--- start RECORDS FOR THE EXERCISE ---

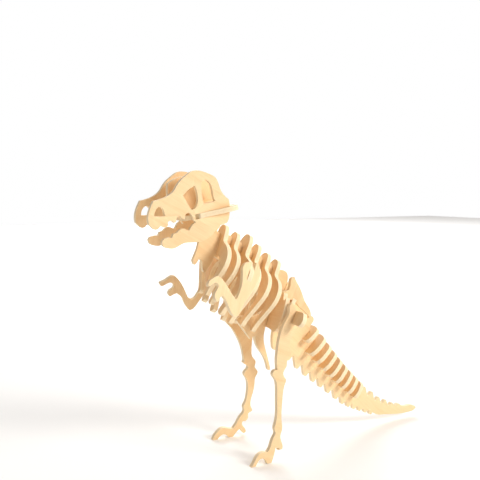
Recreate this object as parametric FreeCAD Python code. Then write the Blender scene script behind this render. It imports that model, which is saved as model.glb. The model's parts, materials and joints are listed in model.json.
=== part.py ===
import FreeCAD
import Part
import math
import os

V = FreeCAD.Vector

# Slot-together dinosaur skeleton, cut from one thickness of plywood.
# Millimetres. +X runs from the snout to the tail tip, +Y to the animal's right, +Z up.

# ---- driving dimensions ----
ply = 3.0                        # thickness of the sheet
play = 0.05                      # clearance on each face of a slot
slot = ply + 2 * play
far = 80.0                       # length of an open-ended cut, past the edge of any piece

back_start = (-50.6, 139.0)      # top edge of the spine at the first rib
back_step = (7.4, -4.7)          # from one rib to the next
back_depth = 13.0                # depth of the spine below its top edge
spine_bump = 3.5                 # height of the knobs between the ribs
rib_count = 6
shoulder_rib = 3
rib_leans = (20.0, 26.0, 26.0, 26.0, 26.0, 26.0)    # degrees from upright, tops tailwards
chest_lean = rib_leans[shoulder_rib - 1]
rib_lap = -6.0                   # where a rib's slot ends, from the spine's top edge
rib_tops = (8.2, 8.2, 11.6, 9.5, 8.2, 8.2)
rib_drops = (37.0, 40.0, 42.5, 44.0, 41.5, 41.0)
shoulder_scale = 1.23            # the third rib is wider and carries the arms

head_pitch = 12.0                # degrees, snout down
skull_y = 11.2                   # middle of each side of the skull
palate_root = (-74.1, 152.6)     # front end of the slots in the sides
palate_front = -5.0             # along the palate from palate_root
palate_back = 27.5
crest_slot_end = 3.0
neck_front = 12.5
neck_slot_end = 19.0

hip_front = (-14.6, 90.4)        # middle of each hip bar, seen from the side
hip_front_lean = 15.0
hip_rear = (-7.9, 90.4)
hip_rear_lean = 30.0
ilium_y = 10.0
leg_y = 19.5
leg_splay = 3.5                  # degrees outwards
leg_lap = -3.0                   # where a leg's slot ends, from hip_rear
shoulder_drop = 11.0             # from the spine's top edge down to the shoulder
arm_y = 19.5
arm_splay = 11.0
arm_lap = -15.0                  # where an arm's slot ends, from the spine's top edge

tail_start = (19.5, 75.5)        # top of the first tail vertebra
tail_step = (4.75, -5.3)
tail_sag = 2.0                   # of the middle vertebra, below a straight row
vertebra_count = 9
tail_lean = 51.0                 # degrees, first vertebra
tail_lean_step = -2.1
vertebra_height = 17.0
vertebra_height_step = -0.6
vertebra_half_width = 10.4
vertebra_half_width_step = -0.45
first_vertebra_scale = 0.75

parts = {}


# ---- shapes ----

def away(point, lean, up, along=0.0):
    """Point moved up a line that leans from upright, and along the line across it."""
    tilt = math.radians(lean)
    return (point[0] + up * math.sin(tilt) + along * math.cos(tilt),
            point[1] + up * math.cos(tilt) - along * math.sin(tilt))


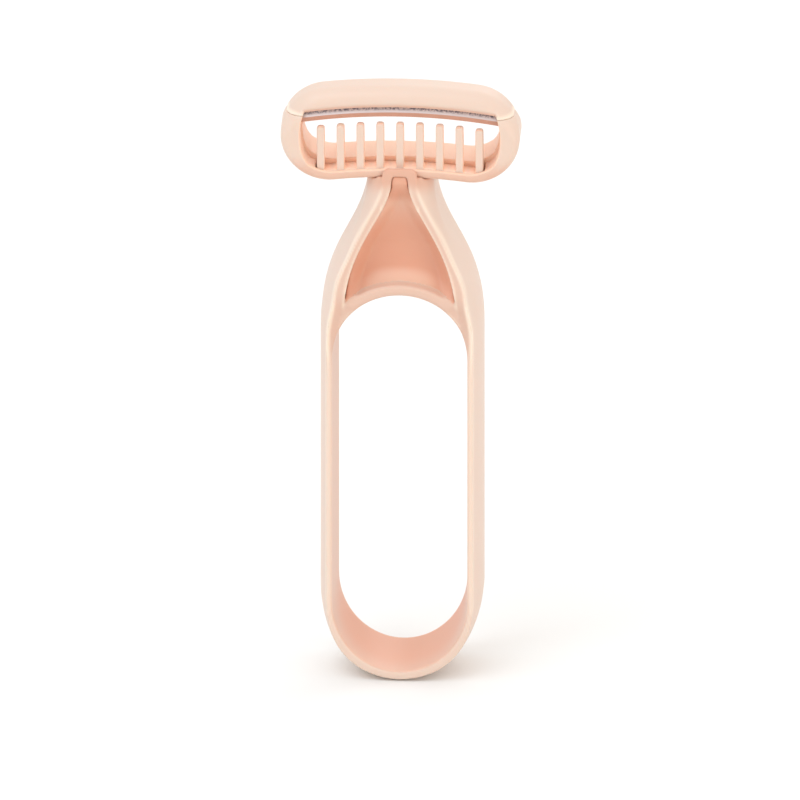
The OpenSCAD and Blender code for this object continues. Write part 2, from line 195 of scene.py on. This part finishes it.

--- end RECORDS FOR THE EXERCISE ---

Return the entries above exactly, each one complete.

# TASK RESPONSE
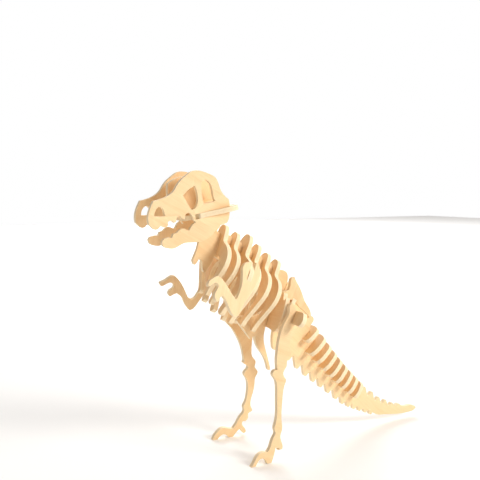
Recreate this object as parametric FreeCAD Python code. Then write the Blender scene script behind this render. It imports that model, which is saved as model.glb. The model's parts, materials and joints are listed in model.json.
=== part.py ===
import FreeCAD
import Part
import math
import os

V = FreeCAD.Vector

# Slot-together dinosaur skeleton, cut from one thickness of plywood.
# Millimetres. +X runs from the snout to the tail tip, +Y to the animal's right, +Z up.

# ---- driving dimensions ----
ply = 3.0                        # thickness of the sheet
play = 0.05                      # clearance on each face of a slot
slot = ply + 2 * play
far = 80.0                       # length of an open-ended cut, past the edge of any piece

back_start = (-50.6, 139.0)      # top edge of the spine at the first rib
back_step = (7.4, -4.7)          # from one rib to the next
back_depth = 13.0                # depth of the spine below its top edge
spine_bump = 3.5                 # height of the knobs between the ribs
rib_count = 6
shoulder_rib = 3
rib_leans = (20.0, 26.0, 26.0, 26.0, 26.0, 26.0)    # degrees from upright, tops tailwards
chest_lean = rib_leans[shoulder_rib - 1]
rib_lap = -6.0                   # where a rib's slot ends, from the spine's top edge
rib_tops = (8.2, 8.2, 11.6, 9.5, 8.2, 8.2)
rib_drops = (37.0, 40.0, 42.5, 44.0, 41.5, 41.0)
shoulder_scale = 1.23            # the third rib is wider and carries the arms

head_pitch = 12.0                # degrees, snout down
skull_y = 11.2                   # middle of each side of the skull
palate_root = (-74.1, 152.6)     # front end of the slots in the sides
palate_front = -5.0             # along the palate from palate_root
palate_back = 27.5
crest_slot_end = 3.0
neck_front = 12.5
neck_slot_end = 19.0

hip_front = (-14.6, 90.4)        # middle of each hip bar, seen from the side
hip_front_lean = 15.0
hip_rear = (-7.9, 90.4)
hip_rear_lean = 30.0
ilium_y = 10.0
leg_y = 19.5
leg_splay = 3.5                  # degrees outwards
leg_lap = -3.0                   # where a leg's slot ends, from hip_rear
shoulder_drop = 11.0             # from the spine's top edge down to the shoulder
arm_y = 19.5
arm_splay = 11.0
arm_lap = -15.0                  # where an arm's slot ends, from the spine's top edge

tail_start = (19.5, 75.5)        # top of the first tail vertebra
tail_step = (4.75, -5.3)
tail_sag = 2.0                   # of the middle vertebra, below a straight row
vertebra_count = 9
tail_lean = 51.0                 # degrees, first vertebra
tail_lean_step = -2.1
vertebra_height = 17.0
vertebra_height_step = -0.6
vertebra_half_width = 10.4
vertebra_half_width_step = -0.45
first_vertebra_scale = 0.75

parts = {}


# ---- shapes ----

def away(point, lean, up, along=0.0):
    """Point moved up a line that leans from upright, and along the line across it."""
    tilt = math.radians(lean)
    return (point[0] + up * math.sin(tilt) + along * math.cos(tilt),
            point[1] + up * math.cos(tilt) - along * math.sin(tilt))


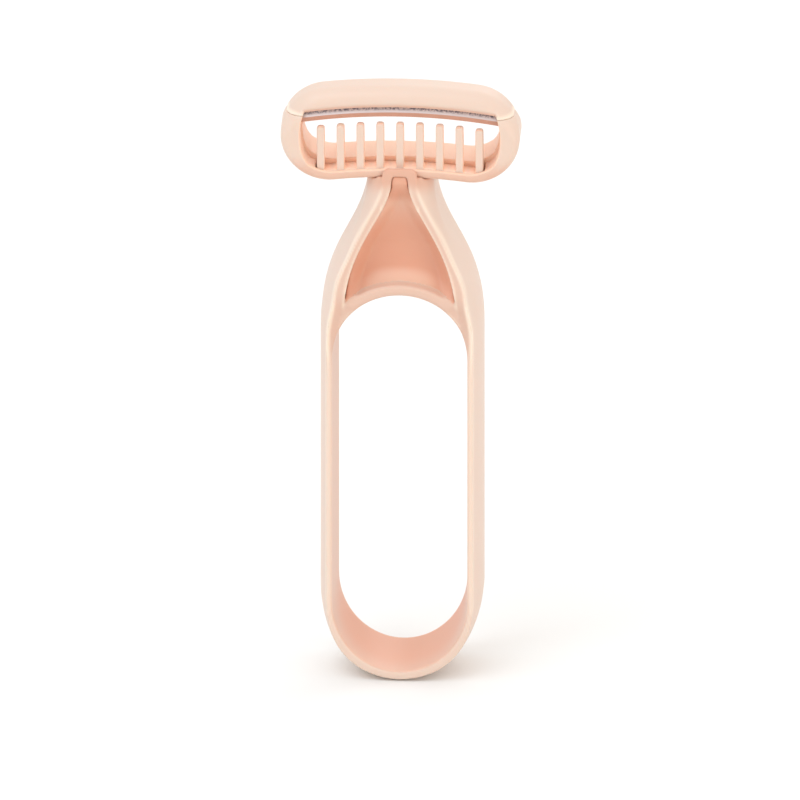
The OpenSCAD and Blender code for this object continues. Write part 2, from line 195 of scene.py on. This part finishes it.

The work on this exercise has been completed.